Civil Penalty - $19,200

The NRC has concluded that information regarding the reason for the violations, the corrective actions taken and planned to correct the violations and prevent recurrence, and the date when full compliance was achieved, is already adequately addressed on the docket in Inspection Report No. 03035059/2003(DNMS), and U.S. Inspection Services' letter dated January 5, 2004. However, you are required to submit a written statement or explanation pursuant to 10 CFR 2.201 if the descriptions in our report and your letter do not accurately reflect your corrective actions or your position. In that case, or if you choose to respond, clearly mark your response as a "Reply to a Notice of Violation; EA-03-204" and send it within 30 days of the date of the letter transmitting this Notice of Violation (Notice).
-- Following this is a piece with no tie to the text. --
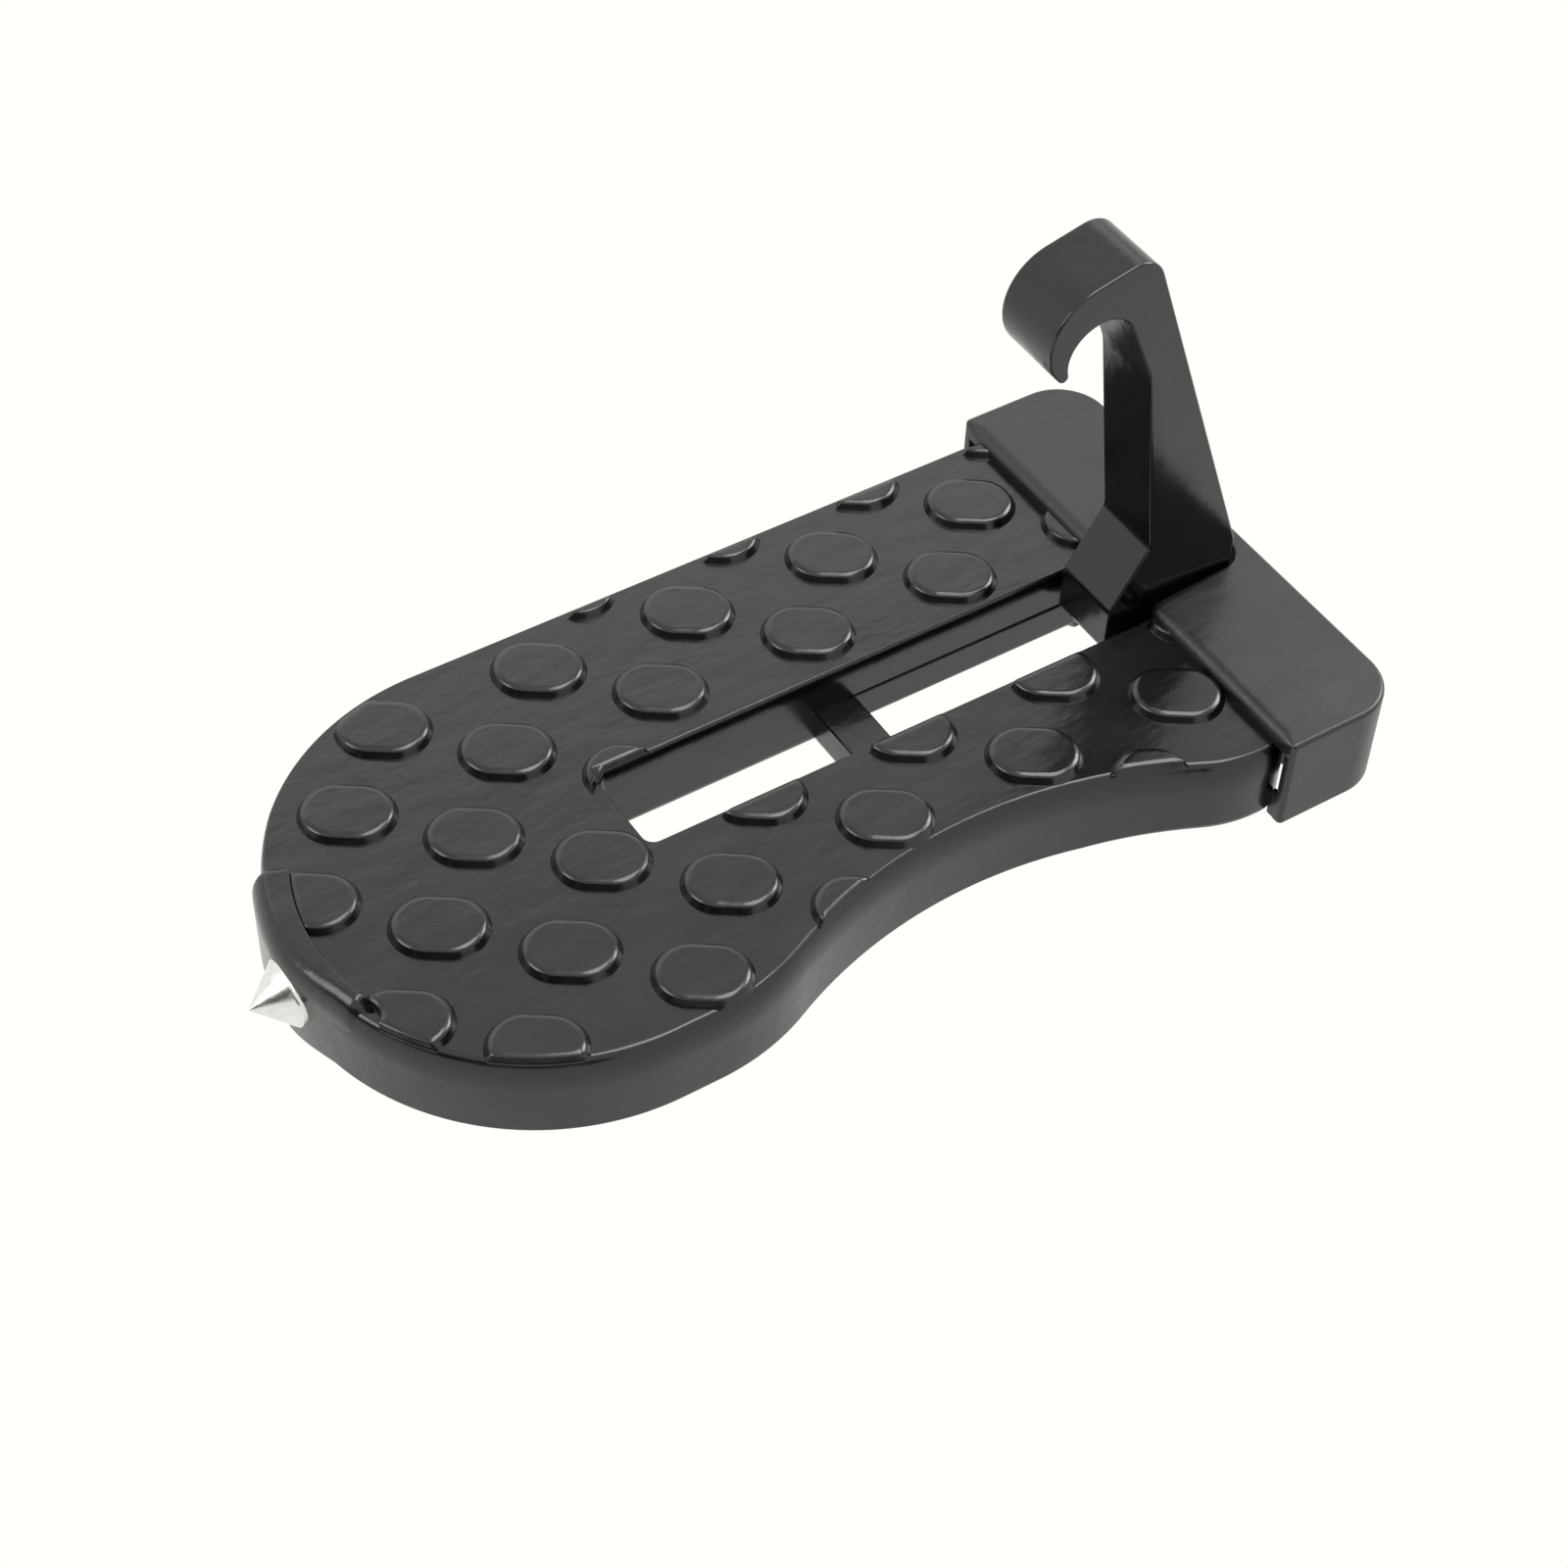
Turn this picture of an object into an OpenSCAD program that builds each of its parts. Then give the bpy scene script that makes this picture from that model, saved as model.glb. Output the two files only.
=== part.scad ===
// Folding car door step: a sole-shaped cast foot plate with a raised tread,
// a folding hook that hangs on the door striker, a rubber end bumper and a
// glass-breaker tip in the round end. X runs from the tip to the bumper,
// Y runs across, Z is up, and the plate rests on Z = 0.

/* [Foot plate] */
// Thickness of the plate without its tread
plate_t = 13.2; // [12.6:0.1:16]
// Half of the plate's width, which is also the radius of the round end
end_r = 37.3; // [36:0.1:39]
// Length from the centre of the round end to the bumper's front face
plate_l = 96.4; // [95:0.1:104]

/* [Waist on the near side] */
// Straight run between the round end and the shoulder curve
shoulder_run = 5.5; // [3:0.1:8]
// Radius of the shoulder curve
shoulder_r = 35; // [31:0.5:36]
// How far the waist is set in from the plate's side
waist_in = 10.4; // [8:0.1:12]
// Radius of the curve that leads out of the waist to the bumper
flare_r = 20; // [12:0.5:22]
// Radius of the corners where the sides end at the bumper
corner_r = 5; // [3:0.1:7]

/* [Tread] */
// Distance between studs along a row
stud_pitch = 24; // [23:0.1:26]
// Distance between rows
row_pitch = 11.87; // [11.6:0.01:12.4]
// Length of one oval stud
stud_l = 12.8; // [10.2:0.1:13]
// Width of one oval stud
stud_w = 9.8; // [6:0.1:10]
// Height of the studs
stud_h = 1.2; // [0.6:0.05:2]
// Angle of each oval stud to the plate's length
stud_turn = -34; // [-60:1:60]
// Angle of the stud rows to the plate's length
row_turn = -2.2; // [-4:0.1:4]
// Shift of each row along the rows
row_shift = 1.07; // [0.6:0.01:1.5]
// Plain border between the tread and the plate's outline
tread_border = 0.8; // [0.6:0.1:3]
// Plain border between the tread and the slot
slot_border = 0.9; // [0.4:0.1:2]

/* [Slot] */
// Width of the slot
slot_w = 14.1; // [13.4:0.1:16]
// Distance from the round end's centre to the slot
slot_start = 12.7; // [8:0.1:14]
// Corner radius at the closed end of the slot
slot_r = 1.6; // [0.8:0.1:4]
// Distance from the slot's closed end to the crossbar
bar_at = 35.9; // [34:0.1:37]
// Width of the crossbar
bar_w = 6.8; // [5:0.1:7.5]
// Depth of the crossbar's top below the plate's top
bar_drop = 6.6; // [6.4:0.1:8]
// Width of the ledge along the slot behind the crossbar
ledge_w = 0.3; // [0.2:0.05:0.4]

/* [Breaker tip] */
// Radius of the cone's base
tip_r = 5; // [3.5:0.1:5.6]
// Length of the cone
tip_l = 5.4; // [3:0.1:9]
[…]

The licensee may pay the civil penalty proposed above in accordance with NUREG/BR-0254 and by submitting to the Director, Office of Enforcement, a statement indicating when and by what method payment was made, or may protest imposition of the civil penalty in whole or in part, by a written answer addressed to the Director, Office of Enforcement. Should the licensee fail to answer within the time specified, an order imposing the civil penalty will be issued. Should the licensee elect to file an answer in accordance with 10 CFR 2.205 protesting the civil penalty, in whole or in part, such answer should be clearly marked as an "Answer to a Notice of Violation" and may: (1) deny the violations listed in this Notice, in whole or in part, (2) demonstrate extenuating circumstances, (3) show error in this Notice, or (4) show other reasons why the penalty should not be imposed. In addition to protesting the civil penalty, in whole or in part, such answer may request remission or mitigation of the penalty.

In requesting mitigation of the proposed penalty, the factors addressed in Section VI.C.2 of the Enforcement Policy should be addressed. Any written answer in accordance with 10 CFR 2.205 should be set forth separately from the statement or explanation in reply pursuant to 10 CFR 2.201, but may incorporate parts of the 10 CFR 2.201 reply by specific reference (e.g., citing page and paragraph numbers) to avoid repetition. The attention of the licensee is directed to the other provisions of 10 CFR 2.205, regarding the procedure for imposing a civil penalty.

Upon failure to pay any civil penalty due which subsequently has been determined in accordance with the applicable provisions of 10 CFR 2.205, this matter may be referred to the Attorney General, and the penalty, unless compromised, remitted, or mitigated, may be collected by civil action pursuant to Section 234(c) of the Act, 42 U.S.C. 2282c.

The response noted above (Reply to Notice of Violation, statement as to payment of civil penalty, and Answer to a Notice of Violation) should be addressed to: Frank Congel, Director, Office of Enforcement, U.S. Nuclear Regulatory Commission, One White Flint North, 11555 Rockville Pike, Rockville, MD 20852-2738, with a copy to the Regional Administrator, U.S. Nuclear Regulatory Commission, Region III, 2443 Warrenville Road, Suite 210, Lisle, IL 60532-4351.

If you choose to respond, your response will be made available electronically for public inspection in the NRC Public Document Room or from the NRC's document system (ADAMS). ADAMS is accessible from the NRC Web site at http://www.nrc.gov/reading-rm/adams.html. Therefore, to the extent possible, the response should not include any personal privacy, proprietary, or safeguards information so that it can be made available to the Public without redaction.

In accordance with 10 CFR 19.11, you may be required to post this Notice within two working days.

Dated this 15 th day of June 2004.


1. A Severity Level III violation was issued on November 29, 2002, for failure to have two qualified individuals observe radiographic operations (EA-02-201).